Endurance exercise increases insulin sensitivity and glucose tolerance,[173, 174, 175, 176] for example, via increased protein expression of insulin receptor substrate-1 (IRS-1) and GLUT4[176, 177] in skeletal muscle. Although increased energy expenditure through endurance training reduces accumulation of adipose tissue, insulin sensitivity and glucose tolerance are improved independent of weight loss.[178] The SC response to endurance training has only been evaluated in a few human studies, and increased SC numbers are reported in most,[179, 180, 181] but not all[182] of these, mostly in the absence of muscle fiber hypertrophy. Recently, hypertrophy of both type I and IIa fibers was observed following 12 weeks of aerobic training, with a concomitant increase in SC number only in type I fibers.[181] Furthermore, non-hypertrophying endurance exercise can induce proliferation of SC populations in hybrid fibers (type I/II) without effect on the SC content of type I or II fibers.[7] Generally, these data indicate a role for SC proliferation and turnover in muscle maintenance even in the absence of fiber hypertrophy, which is in line with the suggested role for SC-FAP interplay in regulation of a healthy muscle.

Perspectives and Conclusions

FAPs are emerging as a 'cellular filter' between external perturbations (either local or systemic changes in physical, metabolic and inflammatory cues) and the effectors of the muscle regeneration machinery – the SC. Depending on the nature of the perturbations FAPs appear to adopt specific phenotypic and functional properties indicating a highly heterogeneous cell population.[183] Thus, FAP heterogeneity and the dynamic transition from a physiological to compensatory or pathological subpopulation appears as a key issue to investigate in future studies. In particular, the anatomical derivation of FAPs might reveal important differences. For instance, in the presence of physical insults, the ensuing vessel injury or transient ischemia might direct a composition of FAPs that is phenotypically and functionally different from cells derived by the expansion of resident interstitial FAPs.

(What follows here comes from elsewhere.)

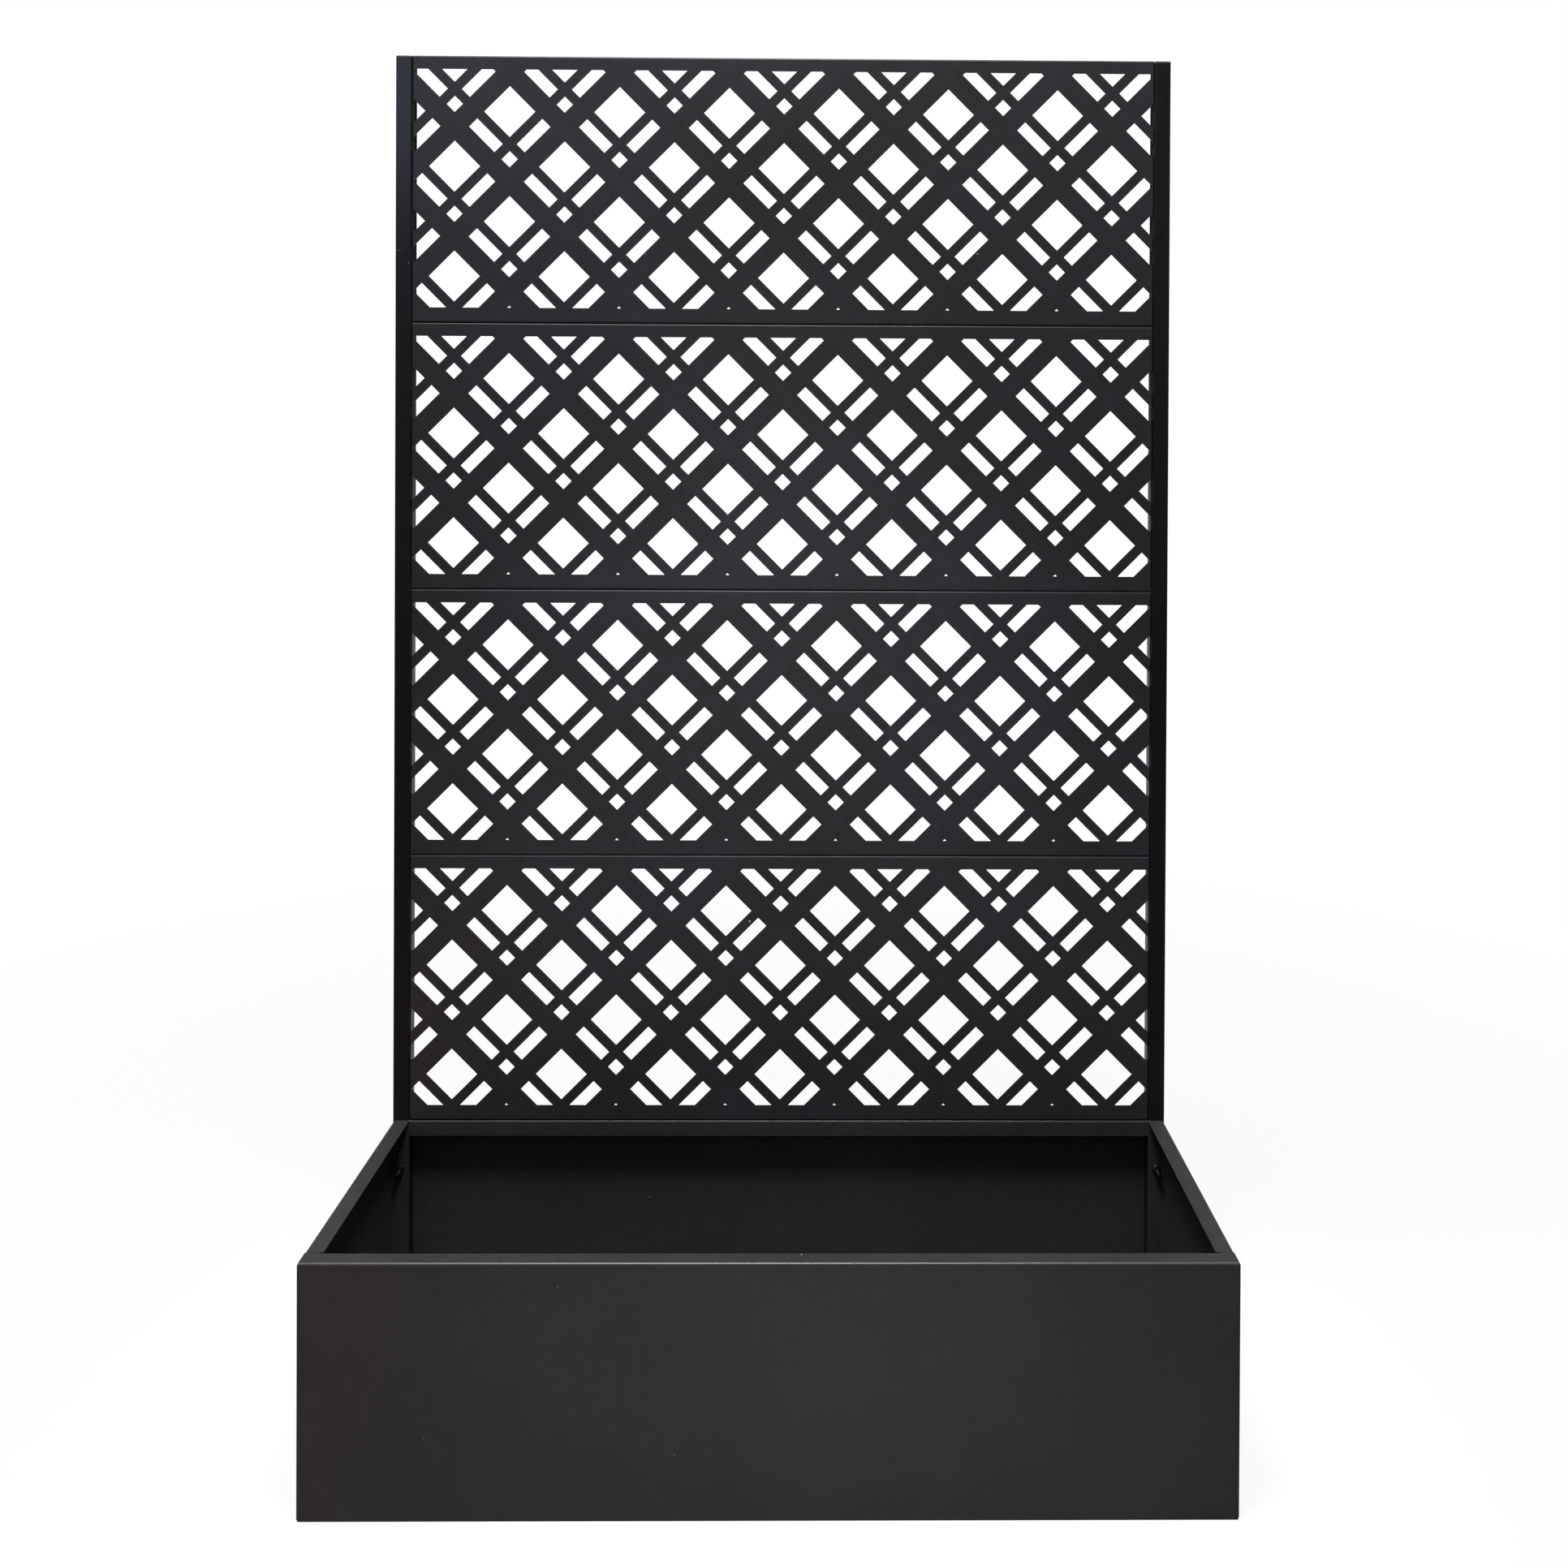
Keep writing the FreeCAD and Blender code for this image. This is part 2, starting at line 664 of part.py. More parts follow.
def area_of(corners):
    """The area of a flat outline."""
    pairs = zip(corners, corners[1:] + corners[:1])
    return abs(sum(a[0] * b[1] - b[0] * a[1] for a, b in pairs)) / 2


def rounded_face(corners, radius):
    """A flat face in the XZ plane with its corners rounded as far as its edges allow."""
    points = [FreeCAD.Vector(x, 0, z) for x, z in corners]
    lengths = [(b - a).Length for a, b in zip(points, points[1:] + points[:1])]
    edges, previous_end, first_start = [], None, None
    for number, corner in enumerate(points):
        back = (points[number - 1] - corner).normalize()
        ahead = (points[(number + 1) % len(points)] - corner).normalize()
        half_angle = back.getAngle(ahead) / 2
        room = 0.45 * min(lengths[number - 1], lengths[number])
        cut = min(radius / math.tan(half_angle), room)
        bulge = cut * math.tan(half_angle)
        bisector = (back + ahead).normalize()
        centre = corner + bisector * (cut / math.cos(half_angle))
        start, end = corner + back * cut, corner + ahead * cut
        middle = centre - bisector * bulge
        if previous_end is not None:
            edges.append(Part.LineSegment(previous_end, start).toShape())
        else:
            first_start = start
        edges.append(Part.Arc(start, middle, end).toShape())
        previous_end = end
    edges.append(Part.LineSegment(previous_end, first_start).toShape())
    return Part.Face(Part.Wire(edges))


def lattice_openings():
    """Every opening of one panel: two sets of parallel straps cross at right angles, turned
    by 45 degrees, and what lies between them is open. Above and below, a plain border stays.
    At the sides the openings run out through the fold."""
    half = (panel_width / 2 + s.overcut).value
    low, high = s.window_low.value, (panel_height - s.window_top).value
    centre_z = (panel_height - s.lattice_drop).value
    reach = half + panel_height.value
    slope = math.sqrt(0.5)
    prisms = []
    for near_u, far_u in open_bands(reach):
        for near_v, far_v in open_bands(reach):
            square = ((near_u, near_v), (far_u, near_v), (far_u, far_v), (near_u, far_v))
            corners = [(slope * (u - v), centre_z - slope * (u + v)) for u, v in square]
            for axis, limit, keep_above in (
                (0, -half, True),
                (0, half, False),
                (1, low, True),
                (1, high, False),
            ):
                corners = clipped(corners, axis, limit, keep_above)
            corners = without_short_edges(corners, s.seam_gap.value)
            if len(corners) < 3 or area_of(corners) < s.smallest_opening.value:
                continue
            face = rounded_face(corners, s.opening_round.value)
            face.translate(FreeCAD.Vector(0, -s.overcut.value, 0))
            through = (s.relief + s.overcut).value
            prisms.append(face.extrude(FreeCAD.Vector(0, through, 0)))
    openings = doc.addObject("Part::Feature", "lattice_openings")
    openings.Shape = Part.makeCompound(prisms)
    return openings


def trellis_panels():
    """The stacked panels, all cut alike. The lowest stands on the back wall's rim."""
    lattice = doc.addObject("Part::Cut", "trellis_lattice")
    lattice.Base = trellis_tray()
    lattice.Tool = lattice_openings()
    for number in range(int(s.panel_count.value)):
        height = s.wall_height + panel_height * number
        panel = new_body(f"trellis_panel_{number + 1}", y=trellis_y, z=height)
        panel.BaseFeature = lattice
        pieces.append(panel)
    return lattice


# ---------------------------------------------------------------- bolts, studs and nuts


def turned(body, name, corners):
    """A solid turned about the body's X axis from half of its profile."""
    profile = new_sketch(body, f"{name}_profile", "XY_Plane")
    outline(profile, corners)
    solid = body.newObject("PartDesign::Revolution", f"{name}_turned")
    solid.Profile = profile
    solid.ReferenceAxis = (origin_feature(body, "X_Axis"), [""])
    solid.Angle = 360
    doc.recompute()
    return solid


def rows_of(body, name, last, rows):
    """Repeats the fastener in its rows and keeps it among the pieces."""
    for number, (axis, count, pitch, backwards) in enumerate(rows):
        last = repeat(body, last, axis, count, pitch, backwards, f"{name}_row_{number}")
    pieces.append(body)


def bolts(name, x, y, z, turn, length, rows):
    """Equal bolts. Each points along its body's +X, with its head's flat at x = 0."""
    body = new_body(name, x, y, z, turn)
    corners = (
        (-s.head_height, 0),
        (-s.head_height, s.head_radius),
        (0, s.head_radius),
        (0, s.bolt_radius),
        (length - s.bolt_tip, s.bolt_radius),
        (length, s.bolt_radius - s.bolt_tip),
        (length, 0),
    )
    solid = turned(body, name, corners)
    rim = [edge for edge_length, edge in edges_at(solid, x=-s.head_height)]
    round_edges(body, solid, rim, s.head_round, f"{name}_head_rim")
    key = new_sketch(body, f"{name}_key", "YZ_Plane", -s.head_height)
    hexagon(key, s.key_flats)
    last = pocket(body, key, s.key_depth, backwards=True)
    rows_of(body, name, last, rows)


def studs(name, x, y, z, turn, rows):
    """Equal weld studs. Each points along its body's +X and is welded on at x = 0."""
    body = new_body(name, x, y, z, turn)
    corners = (
        (0, 0),
        (0, s.bolt_radius),
        (s.weld_stud - s.bolt_tip, s.bolt_radius),
        (s.weld_stud, s.bolt_radius - s.bolt_tip),
        (s.weld_stud, 0),
    )
    rows_of(body, name, turned(body, name, corners), rows)


def nuts(name, x, y, z, turn, rows):
    """Equal flange nuts. Each lies on x = 0 with its hexagon towards its body's +X."""
    body = new_body(name, x, y, z, turn)
    skirt = new_sketch(body, f"{name}_skirt", "YZ_Plane")
    circle(skirt, 0, 0, s.nut_skirt_radius)
    pad(body, skirt, s.nut_skirt)
    flats = new_sketch(body, f"{name}_flats", "YZ_Plane")
    hexagon(flats, s.nut_flats)
    pad(body, flats, s.nut_height)
    bore = new_sketch(body, f"{name}_bore", "YZ_Plane")
    circle(bore, 0, 0, s.bolt_radius + s.thread_gap)
    rows_of(body, name, pocket(body, bore), rows)


def fasteners(side):
    """Every fastener on one side. A trellis bolt points outwards, from inside the panel into a
    nut that is welded inside the post. The corner bolts point forwards, the rest inwards."""
    name = SIDE_NAMES[side]
    inwards, outwards = (0, 180) if side == LEFT else (180, 0)
    two = as_size(2)
    wall_row = (("Z_Axis", two, s.wall_height - s.bolt_margin * 2, False),)
    floor_row = (("Y_Axis", two, s.floor_bolt_pitch, side == RIGHT),)
    trellis_rows = (
        ("Z_Axis", s.bolts_per_panel, s.bolt_pitch, False),
        ("Z_Axis", s.panel_count, panel_height, False),
    )
    half = s.box_width / 2

    x, low = (panel_width / 2 - s.sheet) * side, trellis_bolt_heights()[0]
    bolts(f"{name}_trellis_bolts", x, post_y, low, outwards, s.short_bolt, trellis_rows)
    x = (half - s.post_width + s.post_wall) * side
    nuts(f"{name}_trellis_nuts", x, post_y, low, outwards, trellis_rows)

    x, low = post_x * side, s.bolt_margin
    bolts(f"{name}_corner_bolts", x, back_y, low, -90, s.corner_bolt, wall_row)
    nuts(f"{name}_corner_nuts", x, trellis_y - s.sheet, low, -90, wall_row)

    outer, inner = (half - s.sheet) * side, (half - s.sheet * 2) * side
    along = front_y + s.rim_width / 2
    studs(f"{name}_front_studs", outer, along, low, inwards, wall_row)
    nuts(f"{name}_front_nuts", inner, along, low, inwards, wall_row)

    along, low = front_y + s.box_depth / 2 - s.floor_bolt_pitch / 2, floor_bolt_z
    inner = (half - s.sheet * 3) * side
    bolts(f"{name}_floor_bolts", outer, along, low, inwards, s.short_bolt, floor_row)
    nuts(f"{name}_floor_nuts", inner, along, low, inwards, floor_row)


# ---------------------------------------------------------------- putting it together

front_panel()
back_panel()
floor_panel()
for side in (LEFT, RIGHT):
    side_panel(side)
    for word in ("lower", "upper"):
        post_half(side, word)
    post_spigot(side)
    post_cap(side)
    fasteners(side)
lattice = trellis_panels()
doc.recompute()

for item in doc.Objects:
    if "Invalid" in item.State or "Error" in item.State:
        raise ValueError(f"{item.Name} is {item.State}")
for piece in pieces:
    if piece.Shape.isNull():
        raise ValueError(f"{piece.Label} has no shape")
# The trellis panels are the same solid in four places, so it is tested once.
for piece in [lattice] + [piece for piece in pieces if piece.BaseFeature is not lattice]:
    if not piece.Shape.isValid():
        raise ValueError(f"{piece.Label} is not valid")

os.makedirs("parts", exist_ok=True)
for piece in pieces:
    piece.Shape.exportStep(f"parts/{piece.Label}.step")
    print(piece.Label, len(piece.Shape.Solids), round(piece.Shape.Volume))
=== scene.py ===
import bpy
import math
from mathutils import Matrix, Vector


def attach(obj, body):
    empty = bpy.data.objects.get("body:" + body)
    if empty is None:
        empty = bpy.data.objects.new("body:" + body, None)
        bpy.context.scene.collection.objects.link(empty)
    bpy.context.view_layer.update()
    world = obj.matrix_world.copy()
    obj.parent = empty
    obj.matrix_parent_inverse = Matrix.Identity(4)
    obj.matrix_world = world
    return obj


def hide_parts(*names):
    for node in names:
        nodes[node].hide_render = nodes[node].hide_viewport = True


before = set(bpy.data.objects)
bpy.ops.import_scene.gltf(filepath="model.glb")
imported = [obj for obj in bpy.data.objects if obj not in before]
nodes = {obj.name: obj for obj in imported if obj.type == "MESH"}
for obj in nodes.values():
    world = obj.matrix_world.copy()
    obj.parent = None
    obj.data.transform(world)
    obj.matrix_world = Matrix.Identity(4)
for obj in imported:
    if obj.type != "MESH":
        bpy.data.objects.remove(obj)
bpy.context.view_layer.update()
bpy.ops.object.select_all(action="DESELECT")


# ---------------------------------------------------------------- the trough's sheets
# Front, back and side walls and the floor: 1.5 mm steel sheet, folded and bolted together,
# all in one black satin powder coat. The coat has a fine orange peel, a slightly uneven
# tone, settled dust, and a few light scratches from handling.


class Value:
    """A shader socket that takes part in plain arithmetic."""

    def __init__(self, shader, socket):
        self.shader, self.socket = shader, socket

    def maths(self, operation, *others):
        return self.shader.node("ShaderNodeMath", {"operation": operation}, self, *others)

    def __add__(self, other):
        return self.maths("ADD", other)

    def __sub__(self, other):
        return self.maths("SUBTRACT", other)

    def __rsub__(self, other):
        return self.shader.node("ShaderNodeMath", {"operation": "SUBTRACT"}, other, self)

    def __mul__(self, other):
        return self.maths("MULTIPLY", other)

    __radd__, __rmul__ = __add__, __mul__

    def over(self, low, high):
        """0 up to low, 1 from high on, and a smooth step between."""
        settings = {"interpolation_type": "SMOOTHSTEP"}
        return self.shader.node("ShaderNodeMapRange", settings, self, low, high, 0.0, 1.0)

    def under(self, low, high):
        """1 up to low, 0 from high on, and a smooth step between."""
        return 1 - self.over(low, high)


class Shader:
    """The nodes of a material or world while they are made. surface is the shader it comes
    with, and spot the place on the object in metres, or a world's direction."""

    def __init__(self, owner, surface="Principled BSDF", coordinates="Object"):
        owner.use_nodes = True
        self.owner, self.tree = owner, owner.node_tree
        self.surface = self.tree.nodes[surface]
        self.spot = self.node("ShaderNodeTexCoord", out=coordinates)

    def node(self, kind, settings=None, *inputs, out=0, **named):
        """A node of any kind. Its settings come first, then its inputs, by order or by name."""
        made = self.tree.nodes.new(kind)
        for name, value in (settings or {}).items():
            setattr(made, name, value)
        for key, value in [*enumerate(inputs), *named.items()]:
            self.feed(made.inputs[key], value)
        return Value(self, made.outputs[out])

    def feed(self, socket, value):
        """Links a value to a socket or writes a plain number there. None leaves it alone."""
        if isinstance(value, Value):
            self.tree.links.new(value.socket, socket)
        elif value is not None:
            socket.default_value = value

    def set(self, **sockets):
        """Values or links for the surface's own sockets, _ for each space."""
        for name, value in sockets.items():
            self.feed(self.surface.inputs[name.replace("_", " ")], value)

    def axis(self, letter):
        """The X, Y or Z of the spot."""
        return self.node("ShaderNodeSeparateXYZ", None, self.spot, out=letter)

    def distance(self, place):
        """How far the spot is from a place, in metres."""
        settings = {"operation": "DISTANCE"}
        return self.node("ShaderNodeVectorMath", settings, self.spot, place, out="Value")

    def stretched(self, along, shift=(0, 0, 0)):
        """The spot with its pattern drawn out along the axes."""
        scale = [1 / reach for reach in along]
        return self.node("ShaderNodeMapping", None, self.spot, Location=shift, Scale=scale)

    def noise(self, size, detail=2.0, roughness=0.5, spot=None):
        """Cloudy noise about 0.5, with features of that size."""
        inputs = {"Vector": spot or self.spot, "Scale": 1 / size}
        return self.node("ShaderNodeTexNoise", None, Detail=detail, Roughness=roughness, **inputs)

    def cells(self, size):
        """Distance to the nearest of scattered points, in shares of their spacing."""
        inputs = {"Vector": self.spot, "Scale": 1 / size}
        return self.node("ShaderNodeTexVoronoi", None, **inputs)

    def mix(self, share, first, second):
        """A colour between two colours, each three numbers or a link."""
        ends = [end if isinstance(end, Value) else (*end, 1) for end in (first, second)]
        other_kinds = [None] * 5
        settings = {"data_type": "RGBA"}
        return self.node("ShaderNodeMix", settings, share, *other_kinds, *ends, out=2)

    def bump(self, height, depth, under=None):
        """A relief that is depth metres deep where height goes from 0 to 1."""
        return self.node("ShaderNodeBump", None, Height=height, Distance=depth, Normal=under)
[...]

Overall, the elucidation of the interplay between SCs, FAPs, their niche and immune cells might have an impact not only in the discovery of interventions toward restoring muscle function and correcting metabolic dysregulation in pathological conditions, but also to improve muscle anabolism and insulin sensitivity, which commonly decreases during aging, inactivity and certain disease states.